Experimental Characterization of a Dual-Polarised Parasitic Patch Antenna

DIEI and ELEDIA@UNICAS—University of Cassino and S.L., via G. Di Biasio 43, 03043 Cassino, Italy
*
Author to whom correspondence should be addressed.
Electronics 2017, 6(4), 108; https://doi.org/10.3390/electronics6040108
Submission received: 17 October 2017 / Revised: 7 December 2017 / Accepted: 11 December 2017 / Published: 14 December 2017
(This article belongs to the Special Issue Reconfigurable Antennas)

Abstract

:
The aim of this paper is to present the experimental characterization of a reconfigurable parasitic patch antenna for Multiple Input Multiple Output (MIMO) applications. The proposed antenna is able to work with two different polarizations, providing separate control of the antenna pattern of each of the two polarizations. Both numerical and experimental results show the adaptive capabilities of the antenna, proving its effectiveness for MIMO applications.

1. Introduction

Multiple Input Multiple Output (MIMO) systems have received great attention during past decades due to their performance improvement with respect to Single Input Single Output (SISO) wireless communication systems [1,2,3,4,5,6]; such an improvement is mainly due to the capability to spatially multiplex the information over multiple space-time channels. A number of antenna architectures, exploiting reconfigurability features [7,8], especially designed for a MIMO approach, has been presented [9,10,11,12,13]. An interesting review of the emerging techniques for printed reconfigurable antennas can be found in [14]. Such antennas are able to adapt their radiating characteristics to the particular realization of the electromagnetic environment in which they are working, thus achieving better performances. In particular, the architecture presented in [9] uses a high number of Micro Electro-Mechanical Systems (MEMS) switches in order to change the radiating characteristics, i.e., the polarization, of each element of the array; the solution presented in [10], instead, is based on a number of parasitic elements surrounding the active ones, connected to electronically controllable impedances. The latter solution can provide an interesting performance improvement but is not as easily embeddable as the former in small size communication systems (like laptops) due to its size. Moreover, it is not suitable for exploiting dual-polarization capability. As a matter of fact, it has been shown [15] that polarization diversity in conjunction with spatial multiplexing allows a better symbol error rate. In [16] a two-port, low-profile, adaptive, parasitic antenna based on a similar operation principle as in [10], but was investigated in planar technology. In addition, the presented antenna provides two radiative modes with orthogonal polarization. The aim of this paper is the experimental characterization of the antenna, to prove its effectiveness for MIMO applications. As shown later on, the agreement between measurements and simulations is excellent. In Section 2, some details on the architecture presented in [16] are summarized, whereas in Section 3, the most relevant numerical results are recalled. Section 4 is devoted to measurements.
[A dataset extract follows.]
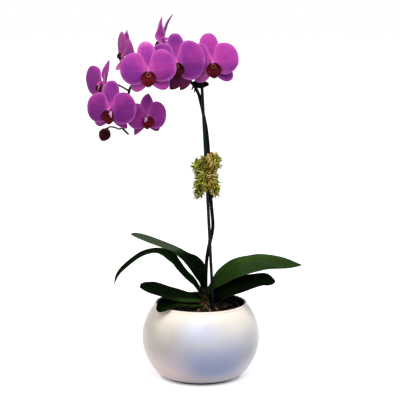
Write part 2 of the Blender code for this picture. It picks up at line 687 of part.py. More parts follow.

2. The Antenna Architecture

The layout of the proposed antenna is sketched in Figure 1 and a picture of the manufactured antenna is shown in Figure 2. The active element is cross shaped; such a choice allows to achieve dual polarization by means of two feedpoints (labelled 1 and 2 in Figure 1). A proper choice of the positions of the feedpoints on the cross patch allows to excite currents in orthogonal directions, thus having a very low cross-talk among the ports.
The four square patches surrounding the active element have been designed so as to resonate at 2.4 GHz, and their distance from the cross patch has been optimized to maximize the coupling with it. Due to their square shape, such patches exhibit two degenerate and orthogonal resonating modes, which can couple to any of the working polarizations of the active element. The dimensions of the antenna layout are summarized in Table 1.
The basic working principle of the overall antenna is the following. The square patches could be put in or out of resonance by means of simple diode-based switches, which, in simulations, have been modelled as shorting pins, labelled from 3 to 10 in Figure 1.
In the “ON” state, the switch provides a very high impedance level, thus allowing the patch resonance (in simulations no shorting pin is present). In the “OFF” state, the switch provides a very low impedance level, thus preventing the patch resonance (in simulations the shorting pin is present). Consequently, there can be an induced radiating current on the patches, depending on the switch state, contributing to the overall radiation diagram of the antenna. Depending on how many, and which, switches are in the “ON” state, it is possible to get different radiation diagrams. Such a behaviour can be perfectly replicated for each polarization, due to the symmetry of the antenna.
The antenna with the dimensions summarized in Table 1 has been manufactured on an FR4 substrate, with thickness of 1.524 mm, and fed by means of a standard 50 Ω coaxial cable. Since the aim of this paper is to prove the feasibility of the proposed antenna architecture and the agreement with simulations, in the prototype, the switches have been replaced by shorting pins and open circuits (i.e., no shorting pin).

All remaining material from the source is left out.